BRASILIA (Reuters) – Brazilian President Dilma Rousseff said yesterday she ordered the Federal Police to investigate the source of a rumour that sent thousands of poor Brazilians running to state bank branches seeking payment of a monthly family stipend.
A rumour that payments of the Bolsa Familia programme would be ended led crowds to line up over the weekend at branches of the Caixa Economica Federal government bank to get their money. The rumour spread by word of mouth and cellphone text messages.

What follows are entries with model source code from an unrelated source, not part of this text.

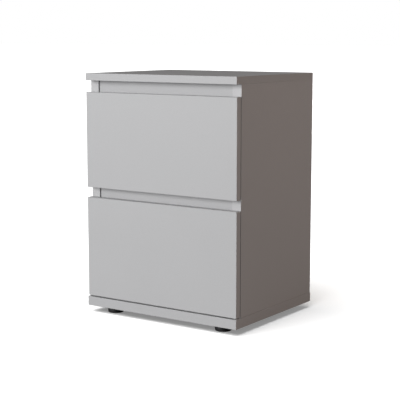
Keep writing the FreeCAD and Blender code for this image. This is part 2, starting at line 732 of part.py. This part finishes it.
def build_box_fasteners(drawer):
    corner = box_corner(drawer)
    sizes = ("box_cam_diameter", "box_cam_cross", "box_bolt_diameter")
    locks = cams(f"{drawer}_cams", "YZ", ("0", "box_cam_depth"), "0", BOX_CAMS, sizes,
                 "XZ", BOX_BOLTS, corner)
    bolts = pins(f"{drawer}_bolts", "XZ", "-bolt_bite", BOX_BOLTS, "box_bolt_diameter",
                 "box_cam_inset + bolt_bite", corner)
    dowels = pins(f"{drawer}_dowels", "XZ", "-bolt_bite", BOX_DOWELS, "box_dowel_diameter",
                  "box_dowel_half + bolt_bite", corner)
    back_bite = "box_side_thickness + box_screw_bite"
    back_screws = headed(f"{drawer}_back_screws", "YZ", "0", BOX_BACK_SCREWS, "screw_diameter",
                         "screw_head_diameter", "screw_head_height", back_bite, 1, corner)
    centres = [(along, "runner_screw_height") for along in ANGLE_SCREW_ROWS]
    runner_bite = "steel + box_runner_screw_bite"
    runner_screws = headed(f"{drawer}_angle_screws", "YZ", "angle_web", centres, "screw_diameter",
                           "screw_head_diameter", "box_runner_screw_head", runner_bite, 1,
                           angle_corner(drawer))
    sets = {"cam_locks": locks, "cam_bolts": bolts, "dowels": dowels, "box_screws": back_screws,
            "runner_screws": runner_screws}
    for kind, left in sets.items():
        group(f"{drawer}_drawer_{kind}", [left, mirrored(left, left.Name + "_right")])
    nail_corner = box_back_corner(drawer)
    nails = headed(f"{drawer}_bottom_nails_set", "XY", "-bottom_thickness", box_nail_centres(),
                   "nail_diameter", "nail_head_diameter", "nail_head_height",
                   "bottom_thickness + nail_bite", 1, nail_corner, cross=False)
    group(f"{drawer}_drawer_bottom_nails", [nails])


# ---------------------------------------------------------------- assembly

def build_cabinet():
    build_top()
    build_base()
    build_sides()
    build_back()
    for rail in RAILS:
        build_rail(rail)
    build_feet()
    build_cabinet_cams()
    build_cabinet_bolts()
    build_cabinet_dowels()
    build_base_screws()


def build_drawer(drawer):
    build_front(drawer)
    build_box_sides(drawer)
    build_box_back(drawer)
    build_bottom(drawer)
    build_box_fasteners(drawer)
    build_channel(drawer)
    build_angle(drawer)
    build_rollers(drawer)
    build_drawer_pins(drawer)


def check_document():
    for thing in document.Objects:
        if "Invalid" in thing.State or "Error" in thing.State:
            raise RuntimeError(f"{thing.Label}: {thing.State}")
    for name, piece in nodes.items():
        if piece.Shape.isNull() or not piece.Shape.isValid():
            raise RuntimeError(name + " has no valid shape")


def export_nodes():
    os.makedirs("parts", exist_ok=True)
    for name, piece in nodes.items():
        piece.Shape.exportStep(f"parts/{name}.step")
    print(len(nodes), "nodes")


fill_sheet()
build_cabinet()
for drawer_name in DRAWERS:
    build_drawer(drawer_name)
build_channel_pins()
build_channel_screws()
document.recompute()
check_document()
export_nodes()
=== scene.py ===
"""Looks of a small nightstand with two handle-less drawers, in metres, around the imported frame."""
import json
import math

import bpy
from mathutils import Euler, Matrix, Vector


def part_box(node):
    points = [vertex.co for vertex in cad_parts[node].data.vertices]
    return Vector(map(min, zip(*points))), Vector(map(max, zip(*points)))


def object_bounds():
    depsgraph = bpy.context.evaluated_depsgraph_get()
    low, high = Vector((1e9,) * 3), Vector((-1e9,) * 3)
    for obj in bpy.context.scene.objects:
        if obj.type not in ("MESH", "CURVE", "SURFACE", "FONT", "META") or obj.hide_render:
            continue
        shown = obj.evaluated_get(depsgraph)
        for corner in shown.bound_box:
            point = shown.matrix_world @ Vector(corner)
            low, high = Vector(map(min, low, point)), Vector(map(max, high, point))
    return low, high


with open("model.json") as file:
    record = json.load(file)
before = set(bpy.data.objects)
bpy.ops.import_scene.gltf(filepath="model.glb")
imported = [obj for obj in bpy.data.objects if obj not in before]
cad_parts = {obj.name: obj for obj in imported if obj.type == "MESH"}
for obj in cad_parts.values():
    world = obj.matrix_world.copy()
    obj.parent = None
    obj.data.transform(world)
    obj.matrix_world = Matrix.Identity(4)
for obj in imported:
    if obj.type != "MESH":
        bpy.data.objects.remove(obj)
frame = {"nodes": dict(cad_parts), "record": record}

MM = 0.001

NODES = frame["nodes"]
CAD_LOW, CAD_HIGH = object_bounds()

# Camera: place, angles and lens that give the photograph's perspective.
CAMERA_PLACE = (1.440, -2.104, 0.625)
CAMERA_YAW = math.radians(34.39)
CAMERA_TILT = math.radians(8.25)
CAMERA_LENS = 101.56
CAMERA_SENSOR = 36.0

# Colours, linear.
WHITE = (1, 1, 1, 1)
GREY_LAMINATE = (0.425, 0.425, 0.432, 1)
# Rails' laminate a shade darker than the rest: painted shade for the gaps between the top, the fronts
# and the rails.
RAIL_LAMINATE_PAINTED_SHADE = (0.398, 0.398, 0.406, 1)
BOX_FOIL = (0.60, 0.60, 0.60, 1)
HARDBOARD_BROWN = (0.40, 0.245, 0.13, 1)
HARDBOARD_FOIL = (0.55, 0.55, 0.55, 1)
BLACK_PLASTIC = (0.012, 0.012, 0.013, 1)
NYLON = (0.72, 0.72, 0.69, 1)
EPOXY_WHITE = (0.66, 0.66, 0.64, 1)
ZINC = (0.55, 0.55, 0.56, 1)
BRIGHT_ZINC = (0.66, 0.67, 0.68, 1)
BEECH = (0.52, 0.34, 0.17, 1)

# Laminate: cells per metre of its textures, then lengths.
CLOUD_CELLS = 7.0
PEARL_CELLS = 1100.0
FLECK_CELLS = 700.0
SCUFF_CELLS = 55.0
BAND_WIDTH = 0.8 * MM
BOX_BAND_WIDTH = 0.4 * MM
BAND_FADE = 1.05
SEAM_HALF = 0.08 * MM
SEAM_FADE = 0.22 * MM
RUB_FULL = 0.2 * MM
RUB_END = 1.0 * MM
LAMINATE_RELIEF = 0.06 * MM

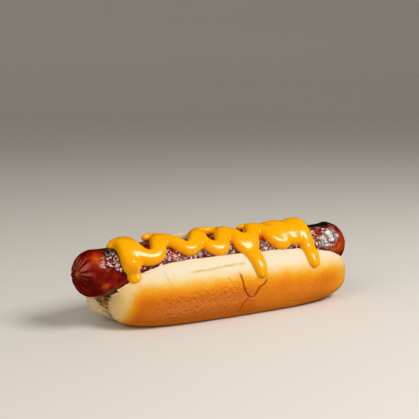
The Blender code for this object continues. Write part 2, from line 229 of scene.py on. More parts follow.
def noise_at(points, size, octaves, seed):
    """Smooth noise from about -1 to 1 at each place, with features of that size."""
    offset = Vector((seed * 17.3, seed * -9.1, seed * 5.7))
    scale = 1.0 / size
    return np.array([noise.fractal(Vector(p) * scale + offset, 1.0, 2.0, octaves) for p in points])


def cells_at(points, size, seed):
    """Distance to the nearest and to the second nearest scattered point, as shares of their spacing."""
    offset = Vector((seed * 11.9, seed * 3.3, seed * -7.7))
    scale = 1.0 / size
    found = [noise.voronoi(Vector(p) * scale + offset)[0] for p in points]
    return np.array([(near, next_near) for near, next_near, _, _ in found])


def sausage_axis(x):
    """(y, z) of the sausage's axis."""
    lean = np.maximum(0.0, 1.0 - (SAUSAGE_HALF + x) / SAUSAGE_BEND_LENGTH)
    curl = np.maximum(0.0, 1.0 - (SAUSAGE_HALF - x) / SAUSAGE_LIFT_LENGTH)
    return SAUSAGE_Y - SAUSAGE_BEND * lean ** 2, SAUSAGE_Z + SAUSAGE_LIFT * curl ** 2


def sausage_distance(points):
    """How far each place is outside the sausage's skin, and its angle round the sausage."""
    y, z = sausage_axis(points[:, 0])
    across, up = points[:, 1] - y, points[:, 2] - z
    beyond = np.maximum(np.abs(points[:, 0]) - (SAUSAGE_HALF - SAUSAGE_TIP), 0.0)
    reach = np.sqrt(across ** 2 + up ** 2 + (beyond * SAUSAGE_RADIUS / SAUSAGE_TIP) ** 2)
    return reach - SAUSAGE_RADIUS, np.degrees(np.arctan2(across, up))


def bun_end(x, y):
    """(length, squareness) of the end of the bun on the side of x."""
    share = smoothstep(*BUN_END_BLEND, y)
    left = x < 0.0
    length = np.where(left, mix(*BUN_LEFT_ENDS, share), mix(*BUN_RIGHT_ENDS, share))
    square = np.where(left, mix(*BUN_LEFT_SQUARENESS, share), mix(*BUN_RIGHT_SQUARENESS, share))
    return length, square


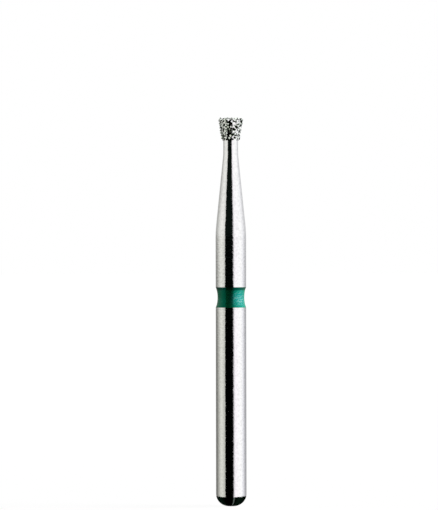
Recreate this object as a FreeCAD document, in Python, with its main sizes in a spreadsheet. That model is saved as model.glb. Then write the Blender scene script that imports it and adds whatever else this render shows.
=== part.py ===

Angry beneficiaries smashed glass doors and automatic teller machines in some branches on Saturday in a surprising outburst that reminded Brazilians of chaotic scenes in crowded banks during financial crises two decades ago before Brazil stabilized its economy.
The programme of cash transfers to families on the condition they send their children to school and get them vaccinated has helped lift 30 million Brazilians from poverty over a decade.
Brazil’s social policy has helped maintained widespread support for Rousseff’s ruling Workers’ Party and is a key platform in her re-election plans next year. Reacting quickly, her government allowed stipends scheduled for later this month to be paid out at ATM’s over the weekend to stop the panic.
“This government money is sacred. We guarantee these payments. We will not give up the Bolsa Familia,” Rousseff vowed in a speech at a shipyard. She called the rumour “inhuman.”
“We have put the Federal Police on the case to find out who started this rumour that was aimed at unsettling Brazilians who have been rising from extreme poverty for 10 years,” she said.
Caixa Economica Vice President José Urbano Duarte said close to 1 million families got their Bolsa Familia cash grant this weekend.
The rumour caused panic lines at bank branches in 12 of Brazil’s 26 states, mainly in the poor Northeast of the country, despite government assurances that it was false.
About 50 million Brazilian, almost one-quarter of the South American country’s population, benefit from the programme which pays out a minimum of 70 reais ($34.42) a month to qualifying families.
Brazil’s deteriorating fiscal situation and heavy tax burden have led economists to advocate cuts in public spending to allow more investment and boost sluggish growth in the world’s seventh-largest economy.
Some economists say social programs will have to give for the country to invest more in industrial output and upgrade its dilapidated infrastructure to be competitive.